I left Atlanta for three years in 2006, and when I moved back, the bedrock had finally begun to shift. The clubby behemoths hadn’t disappeared, but smaller, more personal restaurants were filling in the terrain, helmed by astute thinkers with their palates honed to the region. I’m thinking of Billy Allin at Cakes & Ale in Decatur. I tasted summer’s encore and autumn’s entrance in his okra fried in lacy batter and roasted pork with shell beans, frilly Lacinato kale, and butternut squash gratin. Linton Hopkins launched Restaurant Eugene in 2004 with menus that leaned New American, but it wasn’t long before lobster salads began giving way to shad roe paired with lime pickle and onion puree. Holeman and Finch Public House, the new gastropub across the carport from Eugene in which Hopkins was co-owner, glorified the Southern lust for meat with plates like sweetbreads among vinegary greens and cured hog jowl.

But in an ugly irony, for the last several years Atlanta’s Southern food fad has gone almost too far in the other direction: It’s the generic trend of the moment, like Southwestern or tapas or pan-Asian before it. You can’t avoid pimento cheese and deviled eggs. I could drown in a quicksand of shrimp and grits. Why? Did a wave of regional pride suddenly sweep through the hearts and minds of our restaurateurs? Hardly. It’s because Southern food became the nation’s hot cuisine, and Atlanta is still tagging along behind the bigger boys. Arbiters on either coast who preach the gospels of local food cultures began realizing almost a decade ago that the South breeds the country’s finest cuisine.
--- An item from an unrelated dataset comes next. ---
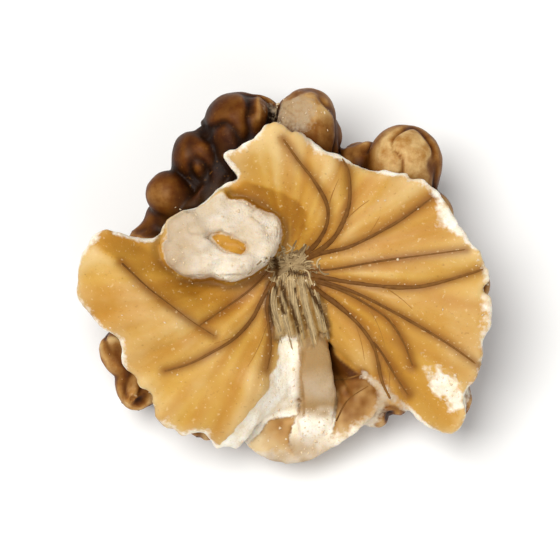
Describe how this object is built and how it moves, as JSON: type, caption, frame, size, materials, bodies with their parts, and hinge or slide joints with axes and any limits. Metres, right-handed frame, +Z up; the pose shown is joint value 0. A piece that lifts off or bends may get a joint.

It helped that Southern cooking’s essence comes custom-fit for the ethos of the locavore movement. Also, who doesn’t love fried chicken? So now the gospel bird perches on menus in San Francisco and Los Angeles. And restaurants in New York with names like Seersucker and Red Rooster Harlem book to capacity. The Southern Foodways Alliance symposium, an annual gathering in Oxford, Mississippi, that exalts the region’s chefs and cooking, sold all 300 of its $595 tickets in twelve minutes this year, a record in its thirteen-year history.

John T. Edge, director of the SFA, surveys our scene with a sunnier view. “I think Atlanta’s present-day contributions are underrated,” he says. “When it comes to identities and attitudes toward Southern food, New Orleans may be romantic, and Charleston may be revivalist, but Atlanta is honest about its progressive attitudes. It doesn’t cling to any sense of the past, and it doesn’t apologize for it.”

Some of our finest chefs indeed deserve praise. Steven Satterfield, executive chef at Miller Union and a Georgia native, frequently prepares homey, straightforward dishes from the coast, like country captain, the tomatoey curried chicken dish. Ryan Smith and Hugh Acheson of Midtown’s Empire State South will pickle muscadine grapes and orchestrate them among grilled octopus, fermented pepper paste, pig ears, and lardo. Joe Truex took over as executive chef of Watershed (now Watershed on Peachtree, a nod to its new Buckhead digs) when Scott Peacock moved back to Alabama in 2010. Truex is the Miles Davis to Peacock’s Louis Armstrong: He deconstructs jambalaya into separately cooked elements of seafood, sausage, and rice, and he may offer Hawaiian tuna poke as a special alongside menu staples like chicken-fried steak.

But we don’t have enough places like these, and more chefs in that caliber could look for inspiration even closer to home. And I’m downright skeptical of the neighborhood restaurants that latched onto the Dixie bandwagon only because it’s part of the zeitgeist. “Southern farm-to-table” (please, let’s annihilate that catchphrase) is redundant. If you’re cooking regional food, obviously you should be using regional products. But there’s the catch: We revert to cliches. And when pimento cheese, fried green tomatoes, and shrimp and grits become so ubiquitous that they fall into the same tired category as molten lava cake, these chefs and owners will probably move on to the next trend—Peruvian, Scandinavian, reinterpreted state fair food-on-a-stick, whatever.

Atlanta wants desperately to be noticed, but our restaurants won’t win real prestige until we start leading, by claiming what’s all around us and what we’ve ignored for so long. Look now, before New York does, to Georgia’s coastal and mountain cultures for dishes like Savannah-style red rice, creamed chicken with Madeira over rice, the spicy fish dish known as pine bark stew, fried rabbit, and dried apple stack cake. Make our restaurant landscape unique by digging deeper into where we are. Peacock embraced his origins, and though he moved back to Alabama, he still richly influenced Atlanta dining and the whole country’s perception of what Southern food is. We need to strengthen these connections to the land and the history not because it’s trendy, but because, whether you’re a transplant or not, it’s the gift of where we live.